The summer of 1851 in Lenox was by no means brilliant. It had not yet become the tip end of fashion, and Hawthorne’s chief entertainment seems to have been the congratulatory letters he received from distinguished people. Mrs. Frances Kemble wrote to him from England, announcing the success of his book there, and offering him the use of her cottage, a more palatial affair than Mrs. Tappan’s, for the ensuing winter. Mrs. Hawthorne, however, felt the distance between herself and her relatives, and perhaps they both felt it. Mrs. Hawthorne’s sister Mary, now Mrs. Horace Mann, was living in West Newton, and the last of June Mrs. Hawthorne went to her for a long summer visit, taking her two daughters with her and leaving Julian in charge of his father, with whom it may be affirmed he was sufficiently safe. It rarely happens that a father and son are so much together as these two were, and they must have become very strongly attached.
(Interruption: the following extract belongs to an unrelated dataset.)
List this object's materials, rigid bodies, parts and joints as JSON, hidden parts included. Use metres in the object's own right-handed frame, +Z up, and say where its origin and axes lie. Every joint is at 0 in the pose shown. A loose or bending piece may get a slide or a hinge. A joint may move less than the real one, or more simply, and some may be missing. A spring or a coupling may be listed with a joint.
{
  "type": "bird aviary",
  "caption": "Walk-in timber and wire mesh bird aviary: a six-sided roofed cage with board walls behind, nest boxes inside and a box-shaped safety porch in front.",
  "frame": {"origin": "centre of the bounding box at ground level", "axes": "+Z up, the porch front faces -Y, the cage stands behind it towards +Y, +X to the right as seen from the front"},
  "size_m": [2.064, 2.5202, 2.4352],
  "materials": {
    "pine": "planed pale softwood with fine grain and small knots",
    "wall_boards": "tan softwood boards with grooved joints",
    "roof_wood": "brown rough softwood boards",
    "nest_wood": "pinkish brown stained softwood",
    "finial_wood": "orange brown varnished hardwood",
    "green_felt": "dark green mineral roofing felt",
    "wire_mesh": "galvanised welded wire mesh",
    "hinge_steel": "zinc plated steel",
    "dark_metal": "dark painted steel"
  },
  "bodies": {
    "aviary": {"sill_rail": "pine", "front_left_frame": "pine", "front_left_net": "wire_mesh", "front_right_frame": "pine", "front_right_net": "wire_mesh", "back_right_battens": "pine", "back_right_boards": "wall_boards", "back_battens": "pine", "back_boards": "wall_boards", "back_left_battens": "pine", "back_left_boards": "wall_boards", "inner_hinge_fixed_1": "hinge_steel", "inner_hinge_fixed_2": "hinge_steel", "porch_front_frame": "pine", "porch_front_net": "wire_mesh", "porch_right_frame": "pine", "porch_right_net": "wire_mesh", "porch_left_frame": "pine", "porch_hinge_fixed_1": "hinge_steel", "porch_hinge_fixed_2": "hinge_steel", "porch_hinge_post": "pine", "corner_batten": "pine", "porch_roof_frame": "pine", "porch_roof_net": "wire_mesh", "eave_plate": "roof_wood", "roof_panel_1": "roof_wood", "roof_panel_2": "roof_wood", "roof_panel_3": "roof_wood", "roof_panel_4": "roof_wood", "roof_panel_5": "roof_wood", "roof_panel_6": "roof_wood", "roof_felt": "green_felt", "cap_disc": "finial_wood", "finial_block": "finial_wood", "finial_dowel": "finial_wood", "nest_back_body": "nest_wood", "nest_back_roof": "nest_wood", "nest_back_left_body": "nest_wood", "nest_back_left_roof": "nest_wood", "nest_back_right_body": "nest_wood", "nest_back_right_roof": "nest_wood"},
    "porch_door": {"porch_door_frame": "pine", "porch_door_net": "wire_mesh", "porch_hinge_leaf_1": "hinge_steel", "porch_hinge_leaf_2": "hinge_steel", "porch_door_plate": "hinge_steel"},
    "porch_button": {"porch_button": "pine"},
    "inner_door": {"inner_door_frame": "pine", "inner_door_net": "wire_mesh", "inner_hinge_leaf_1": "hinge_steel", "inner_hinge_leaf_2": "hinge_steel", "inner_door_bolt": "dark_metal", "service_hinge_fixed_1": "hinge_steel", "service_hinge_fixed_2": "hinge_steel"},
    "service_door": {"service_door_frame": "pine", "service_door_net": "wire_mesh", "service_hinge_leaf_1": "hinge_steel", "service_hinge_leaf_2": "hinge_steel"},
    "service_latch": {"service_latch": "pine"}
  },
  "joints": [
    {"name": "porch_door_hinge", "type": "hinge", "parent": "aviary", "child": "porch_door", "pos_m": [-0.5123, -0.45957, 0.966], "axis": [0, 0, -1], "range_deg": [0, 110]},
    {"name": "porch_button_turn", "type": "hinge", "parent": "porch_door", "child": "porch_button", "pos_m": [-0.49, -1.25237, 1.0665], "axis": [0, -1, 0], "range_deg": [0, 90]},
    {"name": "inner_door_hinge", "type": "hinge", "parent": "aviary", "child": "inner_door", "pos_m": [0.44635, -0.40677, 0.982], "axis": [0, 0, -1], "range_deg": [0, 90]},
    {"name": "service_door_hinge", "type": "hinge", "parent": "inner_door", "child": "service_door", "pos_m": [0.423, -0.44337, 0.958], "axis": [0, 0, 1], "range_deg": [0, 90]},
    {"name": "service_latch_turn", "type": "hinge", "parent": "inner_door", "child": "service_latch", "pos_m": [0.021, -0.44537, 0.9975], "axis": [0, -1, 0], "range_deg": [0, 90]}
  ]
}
For older company he had Hermann Melville, and G. P. R. James, whose society he may have found as interesting as that of more distinguished writers, and also Mr. Tappan, whom Hawthorne had learned to respect for his good sense and conciliatory disposition—a true peace-maker among men and women. Burill Curtis, the amateur brother of George W. Curtis, came to sketch the lake from Hawthorne’s porch, and Doctor Holmes turned up once or twice. On July 24 Hawthorne wrote to his friend Pike at Salem: {Footnote: Mrs. Lathrop, 151.}

“By the way, if I continue to prosper as heretofore in the literary line, I shall soon be in a condition to buy a place; and if you should hear of one, say worth from $1500 to $2000, I wish you would keep your eye on it for me. I should wish it to be on the seacoast, or at all events with easy access to the sea.”
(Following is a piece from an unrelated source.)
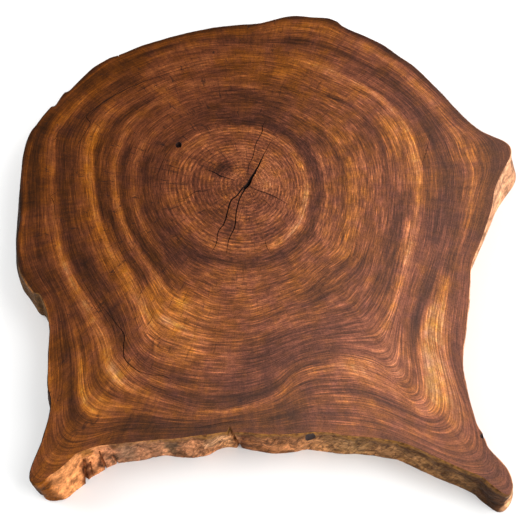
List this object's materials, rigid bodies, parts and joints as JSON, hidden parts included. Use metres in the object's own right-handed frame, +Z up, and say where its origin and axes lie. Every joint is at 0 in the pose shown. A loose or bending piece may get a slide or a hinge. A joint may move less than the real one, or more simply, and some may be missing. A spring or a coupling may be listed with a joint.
{
  "type": "live-edge wood slab",
  "caption": "Thick live-edge slab sawn across a sapele trunk, with flat oiled faces, drying checks at the pith and root flares round its edge.",
  "frame": {"origin": "middle of the slab's bounding box, on its underside", "axes": "+Z up out of the finished upper face, +X towards the shoulder root on the slab's right, +Y away from the two feet, towards the rounded back"},
  "size_m": [0.956, 0.971, 0.1],
  "materials": {
    "oiled_sapele": "satin hardwax oil on the sawn faces, bare peeled wood round the live edge"
  },
  "bodies": {
    "root": {"sapele_slab": "oiled_sapele"}
  },
  "joints": []
}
The evident meaning of this is that the Hawthornes had no desire to spend a second winter in the Berkshire hills. The world was large, but he knew not where to rest his head. Mrs. Hawthorne solved the problem on her return to Lenox, and it was decided to remove to West Newton when cold weather came. Thither they went November 21 in a driving storm of snow and sleet,—a parting salute from old Berkshire,—and reached Horace Mann’s house the same evening.